> TASK DETAILS:
Keep only the lines from the top of the listing through the one with "seat_edge_radius = 0.0001", and reproduce them unaltered.

________________________

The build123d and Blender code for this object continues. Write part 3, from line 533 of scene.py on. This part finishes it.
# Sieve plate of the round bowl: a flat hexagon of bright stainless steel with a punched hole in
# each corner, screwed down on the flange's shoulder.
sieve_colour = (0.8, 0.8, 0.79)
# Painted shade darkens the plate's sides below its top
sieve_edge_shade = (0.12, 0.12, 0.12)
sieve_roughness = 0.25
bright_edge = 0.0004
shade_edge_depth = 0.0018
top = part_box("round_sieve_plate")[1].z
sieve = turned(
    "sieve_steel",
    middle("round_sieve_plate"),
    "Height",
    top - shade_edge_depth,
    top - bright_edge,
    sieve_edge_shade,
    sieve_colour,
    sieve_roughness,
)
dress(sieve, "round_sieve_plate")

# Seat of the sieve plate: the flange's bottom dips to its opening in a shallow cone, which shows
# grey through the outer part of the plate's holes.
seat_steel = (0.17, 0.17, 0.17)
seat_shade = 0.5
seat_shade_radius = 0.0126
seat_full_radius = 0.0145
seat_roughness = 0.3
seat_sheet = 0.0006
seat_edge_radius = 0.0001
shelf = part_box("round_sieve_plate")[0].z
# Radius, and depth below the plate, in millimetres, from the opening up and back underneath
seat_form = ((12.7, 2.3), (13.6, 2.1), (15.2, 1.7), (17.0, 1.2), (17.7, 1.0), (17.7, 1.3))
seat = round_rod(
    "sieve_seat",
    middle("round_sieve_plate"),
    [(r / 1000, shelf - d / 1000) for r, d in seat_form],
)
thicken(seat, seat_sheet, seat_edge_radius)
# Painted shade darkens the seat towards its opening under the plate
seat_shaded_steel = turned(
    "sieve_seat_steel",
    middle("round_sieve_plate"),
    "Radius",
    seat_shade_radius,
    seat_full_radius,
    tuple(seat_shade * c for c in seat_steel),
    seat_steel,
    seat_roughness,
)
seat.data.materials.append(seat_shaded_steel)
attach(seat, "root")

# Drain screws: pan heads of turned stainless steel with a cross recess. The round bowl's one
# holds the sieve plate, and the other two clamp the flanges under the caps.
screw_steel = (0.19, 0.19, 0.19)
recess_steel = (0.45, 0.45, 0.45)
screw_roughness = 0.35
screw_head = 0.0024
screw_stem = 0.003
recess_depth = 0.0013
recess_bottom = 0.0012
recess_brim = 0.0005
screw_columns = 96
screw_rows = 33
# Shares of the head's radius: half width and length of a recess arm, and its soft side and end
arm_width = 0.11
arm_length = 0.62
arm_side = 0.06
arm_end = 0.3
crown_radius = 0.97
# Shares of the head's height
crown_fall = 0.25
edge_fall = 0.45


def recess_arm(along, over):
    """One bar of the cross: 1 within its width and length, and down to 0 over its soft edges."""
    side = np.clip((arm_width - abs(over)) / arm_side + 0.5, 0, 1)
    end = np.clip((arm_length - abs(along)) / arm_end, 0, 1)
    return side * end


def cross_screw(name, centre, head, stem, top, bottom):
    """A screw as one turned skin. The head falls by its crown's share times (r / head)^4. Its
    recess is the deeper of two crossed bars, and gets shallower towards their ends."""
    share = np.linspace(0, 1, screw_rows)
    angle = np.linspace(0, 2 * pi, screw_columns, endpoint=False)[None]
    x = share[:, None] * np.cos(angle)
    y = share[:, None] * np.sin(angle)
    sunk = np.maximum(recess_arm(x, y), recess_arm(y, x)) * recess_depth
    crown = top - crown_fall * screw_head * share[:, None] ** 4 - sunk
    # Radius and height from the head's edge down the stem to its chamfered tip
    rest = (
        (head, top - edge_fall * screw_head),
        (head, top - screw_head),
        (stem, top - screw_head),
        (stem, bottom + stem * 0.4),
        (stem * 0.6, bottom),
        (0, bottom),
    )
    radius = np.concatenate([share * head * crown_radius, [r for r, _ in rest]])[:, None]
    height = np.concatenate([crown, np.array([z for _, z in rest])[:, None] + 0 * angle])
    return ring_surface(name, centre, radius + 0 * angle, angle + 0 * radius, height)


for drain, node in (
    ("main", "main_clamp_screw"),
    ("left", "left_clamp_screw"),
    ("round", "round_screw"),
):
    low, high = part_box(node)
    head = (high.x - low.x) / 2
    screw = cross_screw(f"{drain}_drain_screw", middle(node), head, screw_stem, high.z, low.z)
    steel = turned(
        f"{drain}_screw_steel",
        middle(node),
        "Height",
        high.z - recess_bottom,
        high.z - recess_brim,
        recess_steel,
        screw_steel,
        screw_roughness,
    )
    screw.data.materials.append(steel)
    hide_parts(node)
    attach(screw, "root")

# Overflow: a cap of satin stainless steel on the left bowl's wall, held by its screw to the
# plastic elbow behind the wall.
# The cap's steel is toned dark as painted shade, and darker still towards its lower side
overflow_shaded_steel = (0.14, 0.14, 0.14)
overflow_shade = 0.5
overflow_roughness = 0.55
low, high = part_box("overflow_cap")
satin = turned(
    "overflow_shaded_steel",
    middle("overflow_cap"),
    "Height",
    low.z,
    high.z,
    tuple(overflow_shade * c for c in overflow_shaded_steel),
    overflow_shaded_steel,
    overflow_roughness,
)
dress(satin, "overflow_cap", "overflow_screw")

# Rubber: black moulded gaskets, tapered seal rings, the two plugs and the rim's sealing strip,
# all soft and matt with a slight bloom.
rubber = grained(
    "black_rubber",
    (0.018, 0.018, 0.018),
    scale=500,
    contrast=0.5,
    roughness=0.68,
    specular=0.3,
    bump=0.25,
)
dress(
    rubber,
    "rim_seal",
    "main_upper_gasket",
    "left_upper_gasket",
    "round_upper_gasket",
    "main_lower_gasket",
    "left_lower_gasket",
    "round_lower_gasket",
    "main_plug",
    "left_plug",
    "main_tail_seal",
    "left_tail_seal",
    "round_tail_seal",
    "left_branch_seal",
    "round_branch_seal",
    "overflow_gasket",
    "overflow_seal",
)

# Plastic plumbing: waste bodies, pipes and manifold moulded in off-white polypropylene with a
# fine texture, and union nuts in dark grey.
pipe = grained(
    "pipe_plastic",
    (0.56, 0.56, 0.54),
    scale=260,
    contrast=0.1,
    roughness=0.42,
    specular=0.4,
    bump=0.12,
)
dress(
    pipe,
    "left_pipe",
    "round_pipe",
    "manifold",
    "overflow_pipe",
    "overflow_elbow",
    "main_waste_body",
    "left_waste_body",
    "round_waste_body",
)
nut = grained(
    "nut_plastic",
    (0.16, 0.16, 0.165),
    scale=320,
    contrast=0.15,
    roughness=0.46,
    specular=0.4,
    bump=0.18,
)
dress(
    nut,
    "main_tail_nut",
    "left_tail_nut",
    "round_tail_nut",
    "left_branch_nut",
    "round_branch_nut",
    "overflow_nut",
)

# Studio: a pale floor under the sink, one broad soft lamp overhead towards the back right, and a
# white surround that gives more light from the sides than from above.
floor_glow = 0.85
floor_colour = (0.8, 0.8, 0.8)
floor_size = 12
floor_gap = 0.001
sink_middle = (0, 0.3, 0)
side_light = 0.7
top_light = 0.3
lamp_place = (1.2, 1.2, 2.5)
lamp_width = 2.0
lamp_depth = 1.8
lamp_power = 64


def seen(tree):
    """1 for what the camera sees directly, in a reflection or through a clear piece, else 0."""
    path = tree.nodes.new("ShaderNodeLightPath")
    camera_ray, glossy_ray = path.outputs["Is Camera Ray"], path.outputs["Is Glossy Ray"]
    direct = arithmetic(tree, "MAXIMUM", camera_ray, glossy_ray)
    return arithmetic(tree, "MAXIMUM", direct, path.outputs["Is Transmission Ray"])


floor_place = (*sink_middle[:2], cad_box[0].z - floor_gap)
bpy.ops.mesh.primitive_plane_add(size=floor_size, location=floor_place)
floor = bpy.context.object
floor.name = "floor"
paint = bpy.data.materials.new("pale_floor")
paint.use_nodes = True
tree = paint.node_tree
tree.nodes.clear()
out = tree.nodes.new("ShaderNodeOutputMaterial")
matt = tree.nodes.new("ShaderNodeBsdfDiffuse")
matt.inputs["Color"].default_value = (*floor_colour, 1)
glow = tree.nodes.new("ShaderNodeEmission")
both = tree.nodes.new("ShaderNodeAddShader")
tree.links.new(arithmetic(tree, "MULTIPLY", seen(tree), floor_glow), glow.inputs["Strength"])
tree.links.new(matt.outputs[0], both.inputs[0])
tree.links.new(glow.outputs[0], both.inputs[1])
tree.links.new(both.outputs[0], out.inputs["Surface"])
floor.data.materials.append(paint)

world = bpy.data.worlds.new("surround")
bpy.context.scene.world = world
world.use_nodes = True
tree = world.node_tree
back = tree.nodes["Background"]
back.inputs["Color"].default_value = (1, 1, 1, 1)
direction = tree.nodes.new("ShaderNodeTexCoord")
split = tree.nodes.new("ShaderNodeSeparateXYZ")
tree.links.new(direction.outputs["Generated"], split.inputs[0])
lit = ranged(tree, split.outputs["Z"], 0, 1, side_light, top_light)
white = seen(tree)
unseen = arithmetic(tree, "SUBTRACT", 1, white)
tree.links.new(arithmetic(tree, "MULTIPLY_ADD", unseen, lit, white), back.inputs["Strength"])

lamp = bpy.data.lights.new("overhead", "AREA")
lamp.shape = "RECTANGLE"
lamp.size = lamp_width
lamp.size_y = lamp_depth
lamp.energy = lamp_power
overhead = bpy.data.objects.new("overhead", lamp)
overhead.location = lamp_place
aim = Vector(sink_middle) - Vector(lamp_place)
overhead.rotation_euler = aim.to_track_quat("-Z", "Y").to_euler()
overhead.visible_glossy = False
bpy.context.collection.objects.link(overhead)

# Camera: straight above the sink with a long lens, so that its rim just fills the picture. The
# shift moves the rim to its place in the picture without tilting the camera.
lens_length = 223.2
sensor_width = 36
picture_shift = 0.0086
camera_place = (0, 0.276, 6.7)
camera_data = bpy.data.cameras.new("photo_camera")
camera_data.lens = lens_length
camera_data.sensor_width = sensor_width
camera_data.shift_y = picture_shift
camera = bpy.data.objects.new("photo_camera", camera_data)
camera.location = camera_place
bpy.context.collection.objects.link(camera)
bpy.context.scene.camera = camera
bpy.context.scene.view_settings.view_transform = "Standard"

________________________

> RESULT OF THE TASK:
The build123d and Blender code for this object continues. Write part 3, from line 533 of scene.py on. This part finishes it.
# Sieve plate of the round bowl: a flat hexagon of bright stainless steel with a punched hole in
# each corner, screwed down on the flange's shoulder.
sieve_colour = (0.8, 0.8, 0.79)
# Painted shade darkens the plate's sides below its top
sieve_edge_shade = (0.12, 0.12, 0.12)
sieve_roughness = 0.25
bright_edge = 0.0004
shade_edge_depth = 0.0018
top = part_box("round_sieve_plate")[1].z
sieve = turned(
    "sieve_steel",
    middle("round_sieve_plate"),
    "Height",
    top - shade_edge_depth,
    top - bright_edge,
    sieve_edge_shade,
    sieve_colour,
    sieve_roughness,
)
dress(sieve, "round_sieve_plate")

# Seat of the sieve plate: the flange's bottom dips to its opening in a shallow cone, which shows
# grey through the outer part of the plate's holes.
seat_steel = (0.17, 0.17, 0.17)
seat_shade = 0.5
seat_shade_radius = 0.0126
seat_full_radius = 0.0145
seat_roughness = 0.3
seat_sheet = 0.0006
seat_edge_radius = 0.0001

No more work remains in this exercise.